Но тот прочно располагался на стуле, поставив зонт между колен.
– Не стесняйтесь, сеньор соборный настоятель, не стесняйтесь.
И Амаро, полный ненависти к этой сумрачной фигуре, не желавшей встать со стула, злобно бросал перо и хватался за шляпу:
– Нет, сегодня что-то не клеится, пойду пройдусь!
И на первом же углу он без церемоний убегал от коадъютора.

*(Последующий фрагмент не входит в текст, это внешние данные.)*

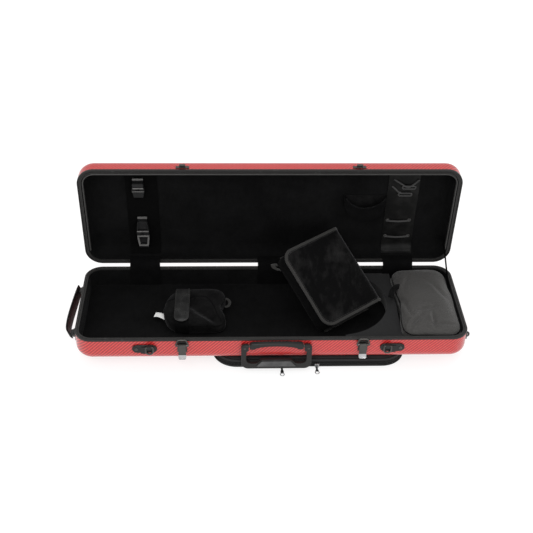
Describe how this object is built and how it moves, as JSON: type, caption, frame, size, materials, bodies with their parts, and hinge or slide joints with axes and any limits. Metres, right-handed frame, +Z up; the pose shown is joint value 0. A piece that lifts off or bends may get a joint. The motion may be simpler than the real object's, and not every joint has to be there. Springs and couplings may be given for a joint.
{
  "type": "violin case",
  "caption": "Oblong hard violin case, open, with woven red shells, dark rims, plush lining, draw latches, handle, neck rest, pouches and a flat zipped pocket beneath.",
  "frame": {"origin": "middle of the base shell's length and width, on the surface that the case stands on", "axes": "+X along the case to the right as seen from the handle side, +Y to the back where the lid is hinged, +Z up"},
  "size_m": [0.8214, 0.311, 0.3406],
  "materials": {
    "red_shell": "gloss over a carbon weave",
    "dark_rim": "satin",
    "black_plush": "short pile",
    "grey_felt": "felt",
    "grey_nylon": "plain weave nylon",
    "black_velvet": "deep pile velvet",
    "black_webbing": "woven tape",
    "leatherette": "fine grain",
    "hardware_plastic": "satin moulded",
    "grip_rubber": "matt",
    "gunmetal": "dark plated",
    "chrome": "polished",
    "pocket_canvas": "canvas"
  },
  "bodies": {
    "base": {"base_shell": "red_shell", "base_rim": "dark_rim", "base_lining": "black_plush", "bout_block": "grey_felt", "neck_cushion": "black_velvet", "music_pocket": "pocket_canvas", "pocket_zip": "black_webbing", "hinge_base_leaf_left": "gunmetal", "hinge_base_leaf_right": "gunmetal", "hinge_pin_left": "chrome", "hinge_pin_right": "chrome", "hinge_strap_left": "black_velvet", "hinge_strap_center": "black_velvet", "hinge_strap_right": "black_velvet", "lid_stay": "black_webbing", "handle_bracket": "hardware_plastic", "handle_pin_left": "gunmetal", "handle_pin_right": "gunmetal", "latch_plate_left": "gunmetal", "latch_plate_right": "gunmetal", "latch_pin_left": "chrome", "latch_pin_right": "chrome", "strap_plate_left": "hardware_plastic", "strap_plate_right": "hardware_plastic", "end_mount_front": "gunmetal", "end_mount_back": "gunmetal", "end_bracket": "gunmetal"},
    "lid": {"lid_shell": "red_shell", "lid_rim": "dark_rim", "lid_lining": "black_plush", "hinge_lid_leaf_left": "gunmetal", "hinge_lid_leaf_right": "gunmetal", "bow_band": "black_webbing", "bow_clip_base_front": "hardware_plastic", "bow_clip_base_back": "hardware_plastic", "tip_band": "leatherette", "lid_pocket": "black_velvet", "lid_catch_left": "chrome", "lid_catch_right": "chrome"},
    "bow_clip_1": {"bow_clip_1": "hardware_plastic"},
    "bow_clip_2": {"bow_clip_2": "hardware_plastic"},
    "bow_clip_3": {"bow_clip_3": "hardware_plastic"},
    "bow_clip_4": {"bow_clip_4": "hardware_plastic"},
    "pouch": {"pouch_body": "black_velvet"},
    "pouch_flap": {"pouch_flap": "black_velvet"},
    "nylon_bag": {"nylon_bag": "grey_nylon"},
    "neck_strap": {"neck_strap": "leatherette"},
    "handle": {"handle": "hardware_plastic", "handle_grip": "grip_rubber"},
    "latch_lever_left": {"latch_lever_left": "gunmetal"},
    "latch_lever_right": {"latch_lever_right": "gunmetal"},
    "latch_loop_left": {"latch_loop_left": "gunmetal"},
    "latch_loop_right": {"latch_loop_right": "gunmetal"},
    "d_ring_left": {"d_ring_left": "chrome"},
    "d_ring_right": {"d_ring_right": "chrome"},
    "end_handle": {"end_handle": "leatherette"},
    "zip_slider_left": {"zip_slider_left": "chrome"},
    "zip_slider_right": {"zip_slider_right": "chrome"},
    "zip_pull_left": {"zip_pull_left": "gunmetal"},
    "zip_pull_right": {"zip_pull_right": "gunmetal"}
  },
  "joints": [
    {"name": "lid_hinge", "type": "hinge", "parent": "base", "child": "lid", "pos_m": [0, 0.127, 0.081], "axis": [-1, 0, 0], "range_deg": [-86, 0], "deforming": ["hinge_strap_left", "hinge_strap_center", "hinge_strap_right", "lid_stay"]},
    {"name": "handle_swing", "type": "hinge", "parent": "base", "child": "handle", "pos_m": [0.0075, -0.128, 0.0672], "axis": [-1, 0, 0], "range_deg": [0, 100]},
    {"name": "latch_lever_left", "type": "hinge", "parent": "base", "child": "latch_lever_left", "pos_m": [-0.18, -0.128, 0.07], "axis": [-1, 0, 0], "range_deg": [0, 95]},
    {"name": "latch_loop_left", "type": "hinge", "parent": "base", "child": "latch_loop_left", "pos_m": [-0.18, -0.128, 0.07], "axis": [1, 0, 0], "range_deg": [0, 100]},
    {"name": "latch_lever_right", "type": "hinge", "parent": "base", "child": "latch_lever_right", "pos_m": [0.18, -0.128, 0.07], "axis": [-1, 0, 0], "range_deg": [0, 95]},
    {"name": "latch_loop_right", "type": "hinge", "parent": "base", "child": "latch_loop_right", "pos_m": [0.18, -0.128, 0.07], "axis": [1, 0, 0], "range_deg": [0, 100]},
    {"name": "ring_swing_left", "type": "hinge", "parent": "base", "child": "d_ring_left", "pos_m": [-0.2445, -0.1293, 0.066], "axis": [-1, 0, 0], "range_deg": [0, 100]},
    {"name": "ring_swing_right", "type": "hinge", "parent": "base", "child": "d_ring_right", "pos_m": [0.2295, -0.1293, 0.066], "axis": [-1, 0, 0], "range_deg": [0, 100]},
    {"name": "end_handle_swing", "type": "hinge", "parent": "base", "child": "end_handle", "pos_m": [-0.3998, -0.005, 0.06], "axis": [0, 1, 0], "range_deg": [0, 35]},
    {"name": "neck_strap_open", "type": "hinge", "parent": "base", "child": "neck_strap", "pos_m": [-0.185, 0.06, 0.069], "axis": [-1, 0, 0], "range_deg": [0, 110]},
    {"name": "nylon_bag_lift", "type": "slide", "parent": "base", "child": "nylon_bag", "axis": [0, 0, 1], "range_m": [0, 0.3]},
    {"name": "pouch_lay", "type": "hinge", "parent": "lid", "child": "pouch", "pos_m": [-0.03548, 0.04828, 0.10135], "axis": [-0.9408, -0.2749, -0.1983], "range_deg": [0, 124.29]},
    {"name": "bow_clip_1_flip", "type": "hinge", "parent": "lid", "child": "bow_clip_1", "pos_m": [-0.2745, 0.14219, 0.28235], "axis": [-1, 0, 0], "range_deg": [0, 75]},
    {"name": "bow_clip_2_flip", "type": "hinge", "parent": "lid", "child": "bow_clip_2", "pos_m": [-0.2745, 0.14465, 0.24714], "axis": [1, 0, 0], "range_deg": [0, 75]},
    {"name": "bow_clip_3_flip", "type": "hinge", "parent": "lid", "child": "bow_clip_3", "pos_m": [-0.271, 0.14919, 0.18229], "axis": [-1, 0, 0], "range_deg": [0, 75]},
    {"name": "bow_clip_4_flip", "type": "hinge", "parent": "lid", "child": "bow_clip_4", "pos_m": [-0.271, 0.154, 0.11346], "axis": [1, 0, 0], "range_deg": [0, 75]},
    {"name": "pouch_flap_open", "type": "hinge", "parent": "pouch", "child": "pouch_flap", "pos_m": [0.23269, -0.00124, 0.08611], "axis": [-0.4972, 0.6618, 0.5611], "range_deg": [0, 100]},
    {"name": "zip_slider_left", "type": "slide", "parent": "base", "child": "zip_slider_left", "axis": [1, 0, 0], "range_m": [-0.085, 0.03]},
    {"name": "zip_pull_left", "type": "hinge", "parent": "zip_slider_left", "child": "zip_pull_left", "pos_m": [0.02, -0.12, 0.0016], "axis": [0, 0, 1], "range_deg": [-60, 60]},
    {"name": "zip_slider_right", "type": "slide", "parent": "base", "child": "zip_slider_right", "axis": [1, 0, 0], "range_m": [-0.025, 0.12]},
    {"name": "zip_pull_right", "type": "hinge", "parent": "zip_slider_right", "child": "zip_pull_right", "pos_m": [0.091, -0.12, 0.0016], "axis": [0, 0, 1], "range_deg": [-60, 60]}
  ],
  "couplings": [
    {"joint": "pouch_lay", "follows": "lid_hinge", "ratio": -1.4452}
  ]
}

Иногда, не в силах выносить одиночество, Амаро отправлялся к падре Силверио. Но ленивое довольство этого жирного существа, всецело поглощенного собиранием рецептов домашней медицины и причудами своего пищеварения, нескончаемые похвалы доктору Годиньо, его супруге и деткам, неизменные шутки, которые повторялись уже сорок лет все с тем же невинным весельем, – все это выводило из себя падре Амаро. Он уходил, раздраженный до крайности, проклиная злую судьбу, создавшую его столь непохожим на падре Силверио. Ведь, в конце концов, это и есть счастье! Почему ему не суждено тоже быть тупоголовым добряком священником, занимать свои досуги какой-нибудь невинной, но всепоглощающей манией, быть прихлебателем и любимцем влиятельного семейства, счастливцем, в чьих жилах спокойная кровь течет себе под слоем жира, как тихая речонка под толщей гор, никогда не грозя выйти из берегов и натворить бед?